_TASK INSTRUCTIONS_: Which lines contain the word "context"? Return each of them as written.

───

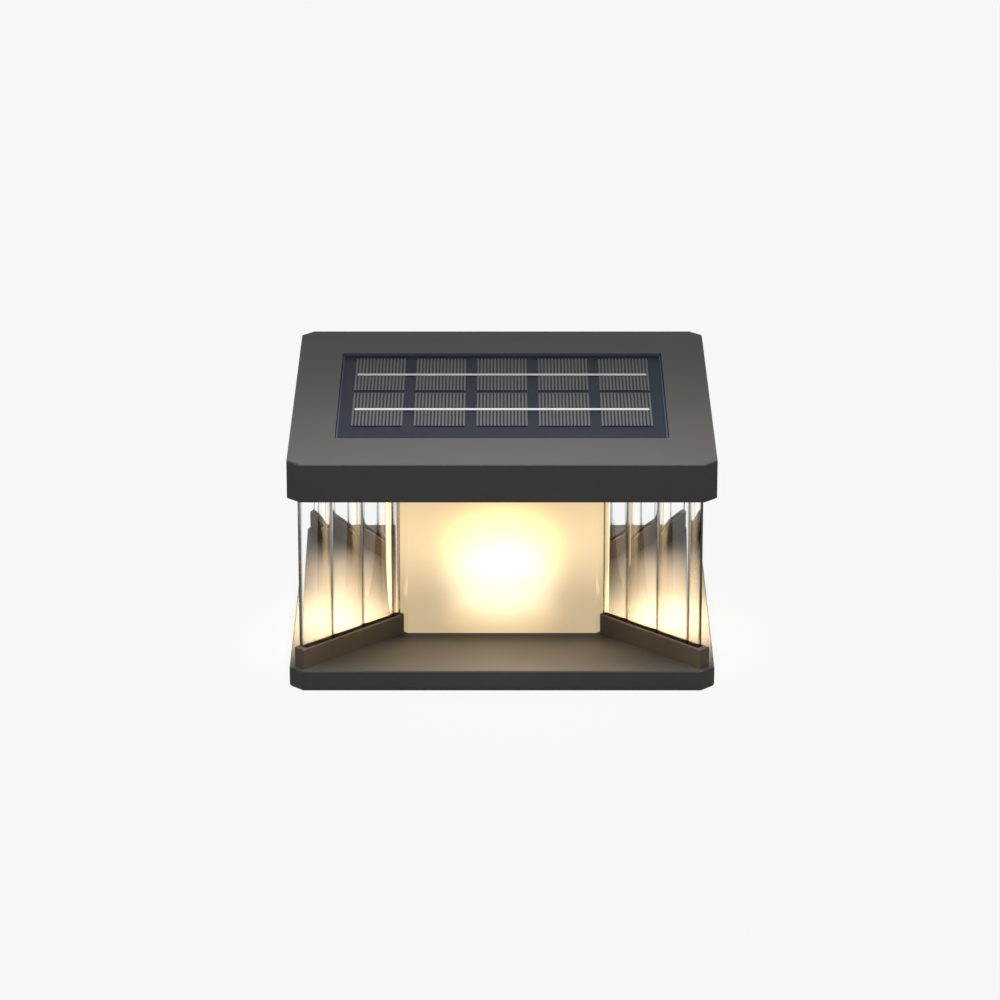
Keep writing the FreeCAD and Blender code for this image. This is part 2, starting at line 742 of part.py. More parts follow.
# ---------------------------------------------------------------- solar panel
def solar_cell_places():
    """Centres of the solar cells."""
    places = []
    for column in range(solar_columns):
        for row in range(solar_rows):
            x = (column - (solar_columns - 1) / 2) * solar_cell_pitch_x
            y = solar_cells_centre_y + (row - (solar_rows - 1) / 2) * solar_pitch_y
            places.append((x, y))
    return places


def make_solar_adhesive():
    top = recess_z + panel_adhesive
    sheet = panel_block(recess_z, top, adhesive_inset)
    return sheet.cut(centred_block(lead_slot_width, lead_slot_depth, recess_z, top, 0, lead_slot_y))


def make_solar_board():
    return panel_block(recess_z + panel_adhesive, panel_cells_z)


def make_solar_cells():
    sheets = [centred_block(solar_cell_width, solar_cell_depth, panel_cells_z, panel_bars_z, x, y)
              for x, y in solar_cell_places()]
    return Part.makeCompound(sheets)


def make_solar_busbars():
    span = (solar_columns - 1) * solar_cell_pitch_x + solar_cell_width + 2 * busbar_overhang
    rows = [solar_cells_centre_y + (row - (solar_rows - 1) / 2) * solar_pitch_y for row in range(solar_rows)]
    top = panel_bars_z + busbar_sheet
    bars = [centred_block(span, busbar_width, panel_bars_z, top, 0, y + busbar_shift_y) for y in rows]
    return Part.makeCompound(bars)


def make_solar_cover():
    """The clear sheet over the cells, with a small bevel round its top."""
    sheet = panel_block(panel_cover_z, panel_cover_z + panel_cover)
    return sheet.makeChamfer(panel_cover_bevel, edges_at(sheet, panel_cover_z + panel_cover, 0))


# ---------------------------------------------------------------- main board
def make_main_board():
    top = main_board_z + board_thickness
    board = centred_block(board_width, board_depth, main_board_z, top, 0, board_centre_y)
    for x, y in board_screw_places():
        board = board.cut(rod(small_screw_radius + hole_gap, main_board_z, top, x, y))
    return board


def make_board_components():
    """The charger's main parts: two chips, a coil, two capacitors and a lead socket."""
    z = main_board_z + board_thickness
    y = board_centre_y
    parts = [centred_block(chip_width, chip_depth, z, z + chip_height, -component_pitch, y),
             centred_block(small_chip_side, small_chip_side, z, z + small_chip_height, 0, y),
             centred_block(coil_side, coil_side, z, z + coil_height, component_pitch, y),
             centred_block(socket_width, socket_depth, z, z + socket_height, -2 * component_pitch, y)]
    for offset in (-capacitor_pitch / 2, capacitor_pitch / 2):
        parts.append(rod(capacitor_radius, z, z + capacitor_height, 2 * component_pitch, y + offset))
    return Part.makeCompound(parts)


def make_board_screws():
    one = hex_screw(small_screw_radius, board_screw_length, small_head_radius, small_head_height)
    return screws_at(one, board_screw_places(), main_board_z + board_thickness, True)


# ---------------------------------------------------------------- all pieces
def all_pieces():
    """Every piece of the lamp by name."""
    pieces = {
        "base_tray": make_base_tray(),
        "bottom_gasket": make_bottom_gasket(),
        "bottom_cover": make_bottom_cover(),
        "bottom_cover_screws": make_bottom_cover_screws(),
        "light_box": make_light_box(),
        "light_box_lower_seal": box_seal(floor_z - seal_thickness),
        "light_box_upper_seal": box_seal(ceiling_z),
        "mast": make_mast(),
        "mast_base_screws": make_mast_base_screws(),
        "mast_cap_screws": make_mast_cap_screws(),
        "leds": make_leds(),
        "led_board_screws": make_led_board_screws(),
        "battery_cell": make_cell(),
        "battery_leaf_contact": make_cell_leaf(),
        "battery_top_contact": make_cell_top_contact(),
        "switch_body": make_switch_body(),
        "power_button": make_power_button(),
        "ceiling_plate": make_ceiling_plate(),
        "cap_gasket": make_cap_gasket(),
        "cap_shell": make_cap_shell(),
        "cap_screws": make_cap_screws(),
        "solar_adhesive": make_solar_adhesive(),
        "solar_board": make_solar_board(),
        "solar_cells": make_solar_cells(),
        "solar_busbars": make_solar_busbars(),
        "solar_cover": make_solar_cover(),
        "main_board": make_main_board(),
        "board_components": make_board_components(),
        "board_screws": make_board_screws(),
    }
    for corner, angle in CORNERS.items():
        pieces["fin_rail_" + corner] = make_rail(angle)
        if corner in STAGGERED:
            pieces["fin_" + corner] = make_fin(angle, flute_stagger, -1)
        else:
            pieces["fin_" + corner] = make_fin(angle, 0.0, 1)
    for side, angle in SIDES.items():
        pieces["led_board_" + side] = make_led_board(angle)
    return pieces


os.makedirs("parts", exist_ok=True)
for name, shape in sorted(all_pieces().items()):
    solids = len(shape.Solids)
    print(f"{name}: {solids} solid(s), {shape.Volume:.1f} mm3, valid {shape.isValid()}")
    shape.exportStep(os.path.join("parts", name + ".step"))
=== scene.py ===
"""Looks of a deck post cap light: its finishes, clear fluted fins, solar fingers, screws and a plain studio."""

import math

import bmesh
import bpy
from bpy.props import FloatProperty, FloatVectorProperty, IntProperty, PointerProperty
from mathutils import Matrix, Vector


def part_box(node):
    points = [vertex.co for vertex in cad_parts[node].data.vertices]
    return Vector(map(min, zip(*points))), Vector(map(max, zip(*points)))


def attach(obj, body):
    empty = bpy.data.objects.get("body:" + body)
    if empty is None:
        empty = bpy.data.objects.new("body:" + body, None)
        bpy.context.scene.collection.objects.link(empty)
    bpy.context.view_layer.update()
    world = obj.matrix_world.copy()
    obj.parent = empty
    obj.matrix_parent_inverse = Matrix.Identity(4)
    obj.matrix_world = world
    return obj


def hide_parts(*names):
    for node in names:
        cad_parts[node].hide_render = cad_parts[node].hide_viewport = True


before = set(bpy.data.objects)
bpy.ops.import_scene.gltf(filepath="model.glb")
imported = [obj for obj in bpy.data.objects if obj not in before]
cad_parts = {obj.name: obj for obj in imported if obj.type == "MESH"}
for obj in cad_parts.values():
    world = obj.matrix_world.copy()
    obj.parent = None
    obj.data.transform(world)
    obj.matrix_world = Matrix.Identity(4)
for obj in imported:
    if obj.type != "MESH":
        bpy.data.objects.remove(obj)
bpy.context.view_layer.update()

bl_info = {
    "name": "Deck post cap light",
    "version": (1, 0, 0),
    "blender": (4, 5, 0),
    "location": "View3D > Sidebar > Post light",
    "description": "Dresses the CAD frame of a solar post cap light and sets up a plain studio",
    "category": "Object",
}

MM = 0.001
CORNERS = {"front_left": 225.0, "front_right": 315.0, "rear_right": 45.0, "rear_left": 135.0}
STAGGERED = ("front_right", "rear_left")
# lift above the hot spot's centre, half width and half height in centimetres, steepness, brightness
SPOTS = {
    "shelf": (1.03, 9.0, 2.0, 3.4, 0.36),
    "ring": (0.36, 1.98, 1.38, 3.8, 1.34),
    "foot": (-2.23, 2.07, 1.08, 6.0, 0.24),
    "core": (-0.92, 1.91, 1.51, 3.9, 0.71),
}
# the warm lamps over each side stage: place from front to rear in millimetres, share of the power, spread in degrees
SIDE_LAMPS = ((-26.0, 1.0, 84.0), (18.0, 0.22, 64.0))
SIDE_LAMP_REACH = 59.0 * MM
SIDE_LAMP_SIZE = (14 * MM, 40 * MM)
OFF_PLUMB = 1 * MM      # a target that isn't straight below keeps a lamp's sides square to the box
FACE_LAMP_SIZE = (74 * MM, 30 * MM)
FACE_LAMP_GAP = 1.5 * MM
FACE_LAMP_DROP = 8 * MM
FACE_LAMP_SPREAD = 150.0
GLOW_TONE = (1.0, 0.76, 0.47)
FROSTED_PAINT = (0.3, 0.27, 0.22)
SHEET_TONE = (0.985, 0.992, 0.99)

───

_ANSWER IN FULL_:
        bpy.context.scene.collection.objects.link(empty)
    bpy.context.view_layer.update()
bpy.context.view_layer.update()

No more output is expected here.